Yevgeny Georgiyevich Yozhikov-Babakhanov (, born 12 May 1942) is a Soviet and Kazakh politician who served as a member of the Supreme Soviet of the Kazakh SSR from 1980 to 1989, member of the Congress of People's Deputies of the Soviet Union from 1989 to 1991, First Deputy Prime Minister of Kazakhstan from June 1991 to February 1992 and Deputy Prime Minister of Kazakhstan from February 1992 to January 1993.

Biography

Early life and education 
Yozhikov-Babakhanov was born in Saratov in present-day Russia. In 1965, he graduated from the Lviv Polytechnic Institute with a degree in electrical engineering, later in 1978, from the All-Union Civil Engineering Institute of Distance Learning with a degree in engineer-economist and Russian Presidential Academy of National Economy and Public Administration in 1981.

Career 
In 1965, Yozhikov-Babakhanov became a member of the Communist Party of the Soviet Union (CPSU). From 1969, he worked in the party and Soviet bodies of the Kazakh SSR. In 1980, Yozhikov-Babakhanov was elected as a member of the Supreme Soviet of the Kazakh SSR of the 10th convocation. In 1985, he became a Minister of Installation and Special Construction Works of the Kazakh SSR and from 1988, Yozhikov-Babakhanov served as a First Secretary of the Dzhezkazgan Regional Committee of the CPSU. He was elected in the 1989 Soviet Union legislative election as a member of the Congress of People's Deputies of the Soviet Union until being appointed as the State Counselor of Kazakh SSR on Construction, Science and Regional Development on 24 December 1990, then as First Deputy Prime Minister of Kazakh SSR on 25 June 1991.

From December 16, 1991 First Deputy Prime Minister of Kazakhstan.

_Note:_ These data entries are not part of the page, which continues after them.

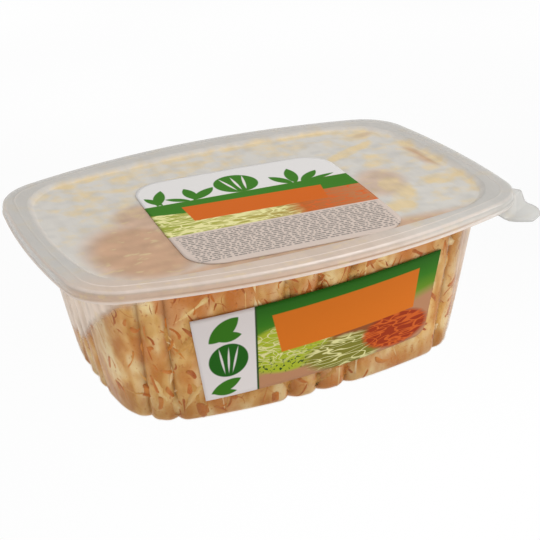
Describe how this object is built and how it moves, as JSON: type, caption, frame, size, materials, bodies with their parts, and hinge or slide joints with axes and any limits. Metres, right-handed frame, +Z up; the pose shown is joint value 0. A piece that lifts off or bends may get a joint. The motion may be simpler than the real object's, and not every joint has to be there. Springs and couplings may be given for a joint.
{
  "type": "coleslaw",
  "caption": "Coleslaw of shredded cabbage and carrot in a clear fluted deli tub with a press-on lid, pull tab and paper labels.",
  "frame": {"origin": "centre of the tub's flat base", "axes": "+X along the long side towards the pull tab's end, -Y towards the front label, +Z up to the lid"},
  "size_m": [0.1677, 0.1272, 0.0579],
  "materials": {
    "tub": "clear polypropylene sheet",
    "lid": "milky polypropylene sheet",
    "coleslaw": "moist shredded vegetables in dressing",
    "label_front": "printed, varnished",
    "label_top": "printed, varnished"
  },
  "bodies": {
    "root": {"tub": "tub", "lid": "lid", "coleslaw": "coleslaw", "label_front": "label_front", "label_top": "label_top"}
  },
  "joints": []
}
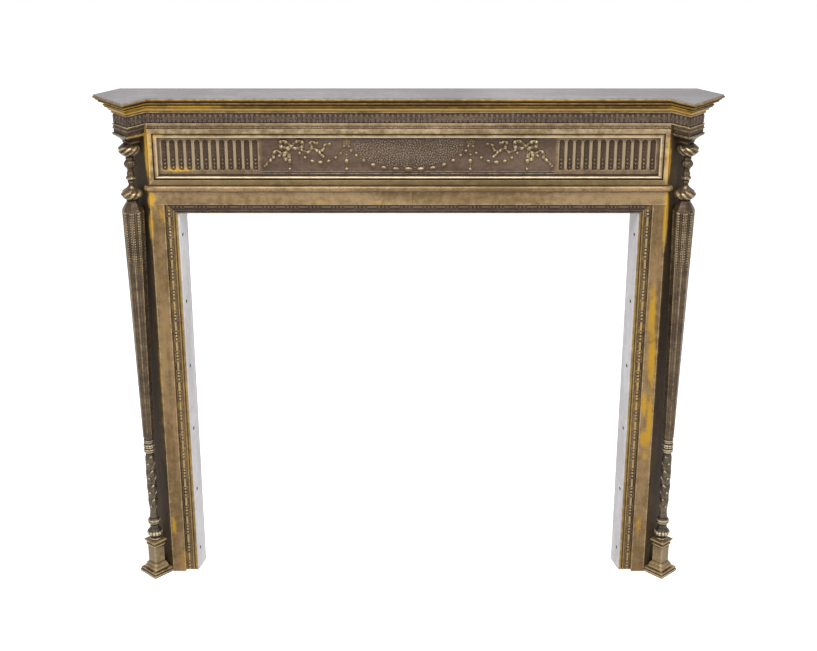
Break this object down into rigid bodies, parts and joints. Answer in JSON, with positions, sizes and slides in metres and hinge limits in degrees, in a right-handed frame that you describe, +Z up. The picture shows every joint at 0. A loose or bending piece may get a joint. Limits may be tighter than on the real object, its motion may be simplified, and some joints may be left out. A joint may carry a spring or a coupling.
{
  "type": "fireplace surround",
  "caption": "Brass fireplace surround: shelf on a carved, fluted entablature with canted corners, two legs with carved strips, and slender free colonnettes.",
  "frame": {"origin": "on the floor, in the middle of the width and of the depth", "axes": "+X along the wall to the right as seen from the room, +Y into the wall, +Z up; the room is towards -Y and the back lies in the plane Y = 0.065"},
  "size_m": [1.4, 0.13, 1.22],
  "materials": {
    "brass_flat": "aged brass with a thin brown patina",
    "brass_dark": "dark brown patina in the carving",
    "bronze_column": "dark olive-brown patina",
    "steel_sheet": "dull brushed grey"
  },
  "bodies": {
    "root": {"shelf_sheet": "steel_sheet", "mantel_shelf": "brass_flat", "cornice_moulding": "brass_flat", "leaf_band": "brass_dark", "frame_top_left": "brass_flat", "frame_top_middle": "brass_flat", "frame_top_right": "brass_flat", "frame_bottom_left": "brass_flat", "frame_bottom_middle": "brass_flat", "frame_bottom_right": "brass_flat", "frame_side_left": "brass_flat", "frame_side_right": "brass_flat", "fluted_panel_left": "brass_flat", "fluted_panel_right": "brass_flat", "swag_panel": "brass_dark", "torus_moulding": "brass_flat", "lintel_left": "brass_flat", "lintel_right": "brass_flat", "leg_face_left": "brass_flat", "leg_face_right": "brass_flat", "carved_strip_left": "brass_dark", "carved_strip_right": "brass_dark", "carved_strip_top": "brass_dark", "canted_panel_left": "brass_dark", "canted_panel_right": "brass_dark", "return_plate_left": "steel_sheet", "return_plate_right": "steel_sheet", "return_plate_top": "steel_sheet", "corner_block_left": "bronze_column", "corner_block_right": "bronze_column", "capital_left": "bronze_column", "capital_right": "bronze_column", "baluster_left": "bronze_column", "baluster_right": "bronze_column", "shaft_left": "bronze_column", "shaft_right": "bronze_column", "column_foot_left": "bronze_column", "column_foot_right": "bronze_column", "pedestal_left": "bronze_column", "pedestal_right": "bronze_column", "plinth_left": "bronze_column", "plinth_right": "bronze_column"}
  },
  "joints": []
}
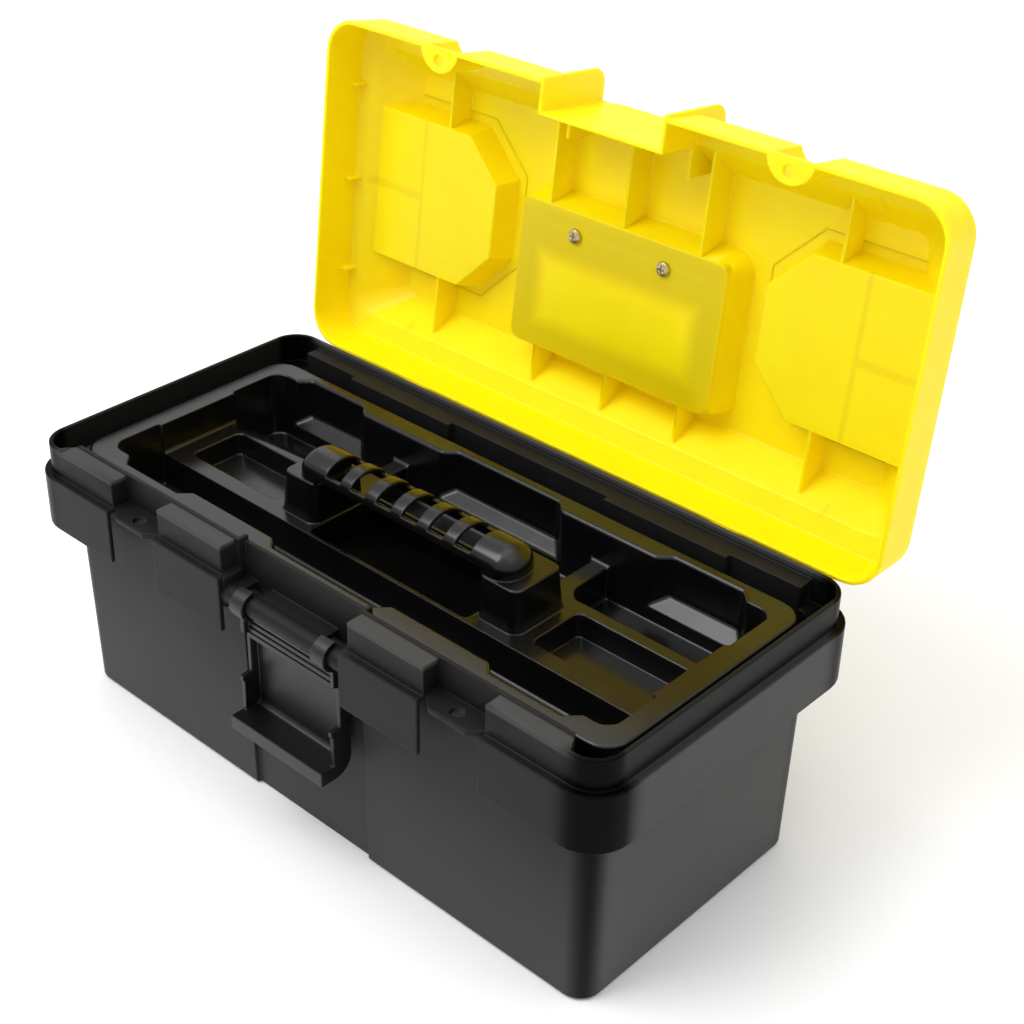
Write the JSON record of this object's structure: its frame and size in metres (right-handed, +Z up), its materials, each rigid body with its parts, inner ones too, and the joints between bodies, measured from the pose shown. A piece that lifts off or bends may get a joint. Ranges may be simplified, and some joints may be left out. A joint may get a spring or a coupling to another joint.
{
  "type": "toolbox",
  "caption": "Hand toolbox: deep tub with a hinged lid on end stops, front latch, fold-down carry handle, covered small-parts bins in the lid and a lift-out tote tray.",
  "frame": {"origin": "centre of the tub's flat bottom", "axes": "+X along the box, +Y towards the lid hinges, +Z up"},
  "size_m": [0.4, 0.2804, 0.3357],
  "materials": {
    "tub_black": "fine moulded grain",
    "tray_black": "semi-gloss moulded",
    "lid_yellow": "slightly translucent, satin",
    "cover_clear": "clear plastic",
    "screw_zinc": "yellow zinc plated",
    "pin_steel": "drawn wire"
  },
  "bodies": {
    "base": {"tub": "tub_black", "hinge_pin_left": "pin_steel", "hinge_pin_right": "pin_steel"},
    "lid": {"lid": "lid_yellow", "handle_bracket": "tub_black", "handle_screw_left": "screw_zinc", "handle_screw_right": "screw_zinc"},
    "tray": {"tote_tray": "tray_black"},
    "latch": {"front_latch": "tub_black"},
    "handle": {"carry_handle": "tub_black"},
    "cover_left": {"bin_cover_left": "cover_clear"},
    "cover_right": {"bin_cover_right": "cover_clear"}
  },
  "joints": [
    {"name": "lid_hinge", "type": "hinge", "parent": "base", "child": "lid", "pos_m": [0, 0.1034, 0.1357], "axis": [-1, 0, 0], "range_deg": [-96.64, 0]},
    {"name": "latch_pivot", "type": "hinge", "parent": "base", "child": "latch", "pos_m": [0, -0.0895, 0.1264], "axis": [1, 0, 0], "range_deg": [-178, 0]},
    {"name": "tray_lift", "type": "slide", "parent": "base", "child": "tray", "axis": [0, 0, 1], "range_m": [0, 0.08]},
    {"name": "handle_fold", "type": "hinge", "parent": "lid", "child": "handle", "pos_m": [0, 0.15669, 0.24497], "axis": [1, 0, 0], "range_deg": [0, 95]},
    {"name": "cover_left_hinge", "type": "hinge", "parent": "lid", "child": "cover_left", "pos_m": [0, 0.16567, 0.17939], "axis": [-1, 0, 0], "range_deg": [0, 105]},
    {"name": "cover_right_hinge", "type": "hinge", "parent": "lid", "child": "cover_right", "pos_m": [0, 0.16567, 0.17939], "axis": [-1, 0, 0], "range_deg": [0, 105]}
  ]
}
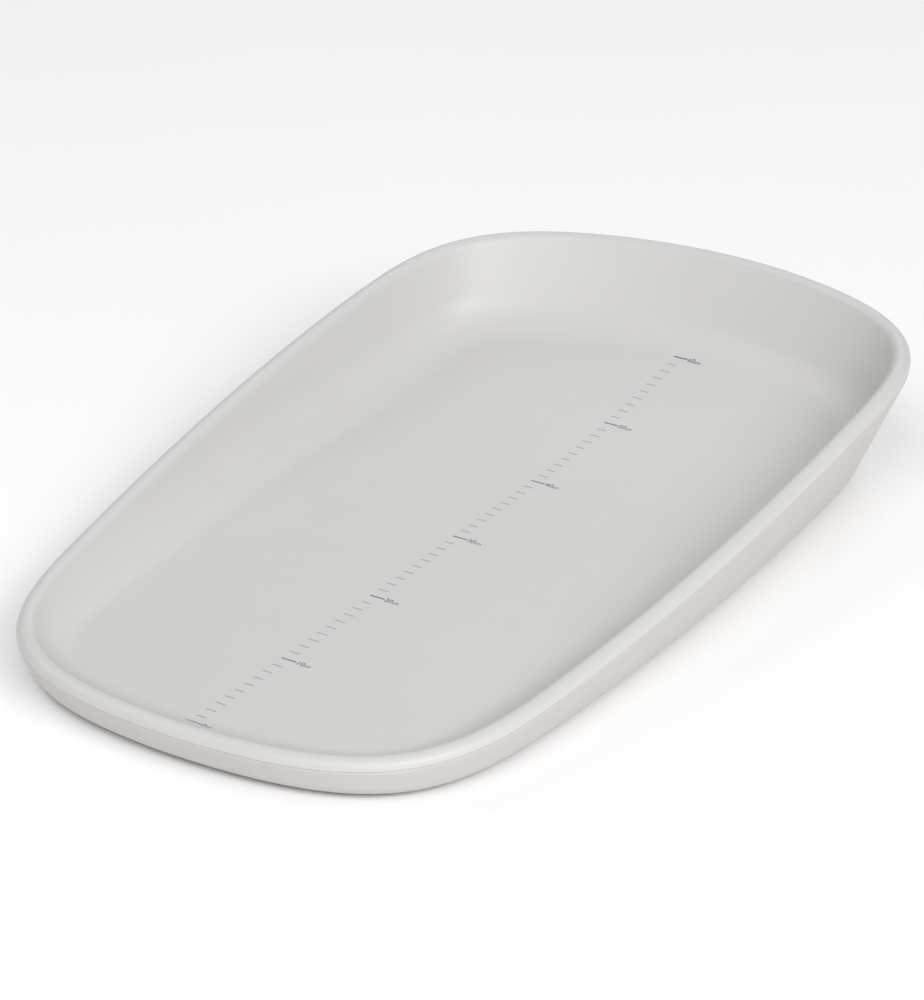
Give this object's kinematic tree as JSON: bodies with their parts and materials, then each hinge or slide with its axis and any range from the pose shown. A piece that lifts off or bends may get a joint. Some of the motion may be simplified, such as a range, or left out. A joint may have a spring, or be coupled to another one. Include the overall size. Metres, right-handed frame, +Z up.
{
  "type": "changing mat",
  "caption": "Shallow moulded foam tray for changing a baby, with a rolled rim that rises from the foot end to the head end, a printed centimetre ruler along the middle and pads underneath.",
  "frame": {"origin": "middle of the mat's bounding box in plan, at the height of the surface that it lies on", "axes": "+Y towards the high head end, which the ruler counts up to; +Z up out of the basin; +X to the right of someone who reads the ruler's numbers"},
  "size_m": [0.416, 0.692, 0.0964],
  "materials": {
    "foam": "soft open-cell polyurethane foam, sealed inside the skins",
    "skin": "seamless polyurethane skin, very fine satin grain, off-white",
    "underside": "polyurethane skin, matt, off-white",
    "rubber": "matt light grey elastomer",
    "ink": "printed dark grey ink"
  },
  "bodies": {
    "root": {"foam_core": "foam", "upper_skin": "skin", "lower_skin": "underside", "anti_slip_pad_foot_left": "rubber", "anti_slip_pad_foot_right": "rubber", "anti_slip_pad_head_left": "rubber", "anti_slip_pad_head_right": "rubber", "ruler_mark_00cm": "ink", "ruler_mark_10cm": "ink", "ruler_mark_20cm": "ink", "ruler_mark_30cm": "ink", "ruler_mark_40cm": "ink", "ruler_mark_50cm": "ink", "ruler_mark_60cm": "ink"}
  },
  "joints": []
}
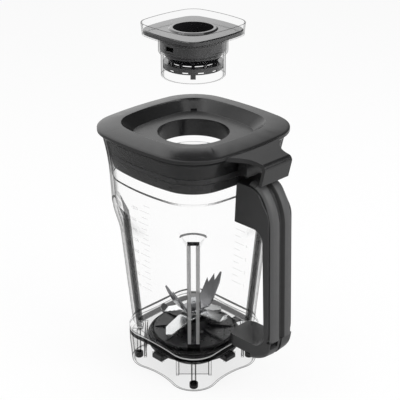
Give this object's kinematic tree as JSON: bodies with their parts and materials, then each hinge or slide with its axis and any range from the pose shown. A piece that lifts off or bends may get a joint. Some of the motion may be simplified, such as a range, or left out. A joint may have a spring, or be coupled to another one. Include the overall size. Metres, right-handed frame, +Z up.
{
  "type": "blender jar",
  "caption": "Clear four-sided blender jar with corner flutes, side handle, dark lid with a lifted vent cap, and a clip-in blade base driven from below.",
  "frame": {"origin": "centre of the skirt's foot, on the drive axis, where the jar sits on its motor base", "axes": "+Z up along the drive axis, +X towards the handle, jar corners on the diagonals"},
  "size_m": [0.21, 0.166, 0.373],
  "materials": {
    "clear_plastic": "clear moulded copolyester",
    "lid_plastic": "fine satin moulded",
    "handle_plastic": "satin moulded",
    "grip_rubber": "soft-touch overmould",
    "seal_rubber": "smooth silicone",
    "insert_plastic": "glossy moulded",
    "carrier_plastic": "satin glass-filled",
    "blade_steel": "hardened stainless, bright",
    "shaft_steel": "ground steel",
    "bearing_steel": "polished bearing steel",
    "foot_rubber": "smooth"
  },
  "bodies": {
    "jar": {"jar_body": "clear_plastic", "corner_feet": "foot_rubber", "handle_frame": "handle_plastic", "handle_grip": "grip_rubber", "handle_screws": "shaft_steel", "lid": "lid_plastic", "lid_gasket": "seal_rubber", "carrier_seal": "seal_rubber", "blade_carrier": "carrier_plastic", "retaining_ring": "carrier_plastic", "lower_bearing_outer": "bearing_steel", "lower_bearing_balls": "bearing_steel", "upper_bearing_outer": "bearing_steel", "upper_bearing_balls": "bearing_steel", "bearing_circlip": "shaft_steel", "shaft_seal": "seal_rubber"},
    "rotor": {"blade_lower": "blade_steel", "blade_middle": "blade_steel", "blade_upper": "blade_steel", "blade_spacers": "shaft_steel", "blade_washer": "shaft_steel", "blade_nut": "shaft_steel", "drive_shaft": "shaft_steel", "bearing_spacer": "shaft_steel", "lower_bearing_inner": "bearing_steel", "upper_bearing_inner": "bearing_steel", "drive_coupler": "shaft_steel"},
    "cap": {"cap_cup": "clear_plastic", "vent_insert": "insert_plastic", "vent_ring": "insert_plastic"}
  },
  "joints": [
    {"name": "blade_spin", "type": "hinge", "parent": "jar", "child": "rotor", "pos_m": [0, 0, 0.05], "axis": [0, 0, 1], "continuous": true},
    {"name": "cap_lift", "type": "slide", "parent": "jar", "child": "cap", "axis": [0, 0, 1], "range_m": [-0.0984, 0]}
  ]
}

On 6 February 1992, Yozhikov-Babakhanov relieved from his post as the First Deputy and became the Deputy Prime Minister of Kazakhstan. He served that position until he was appointed as the chairman of the Main Control Inspectorate under the President of the Republic of Kazakhstan on 18 January 1993 until being relieved from his post on 24 November 1993.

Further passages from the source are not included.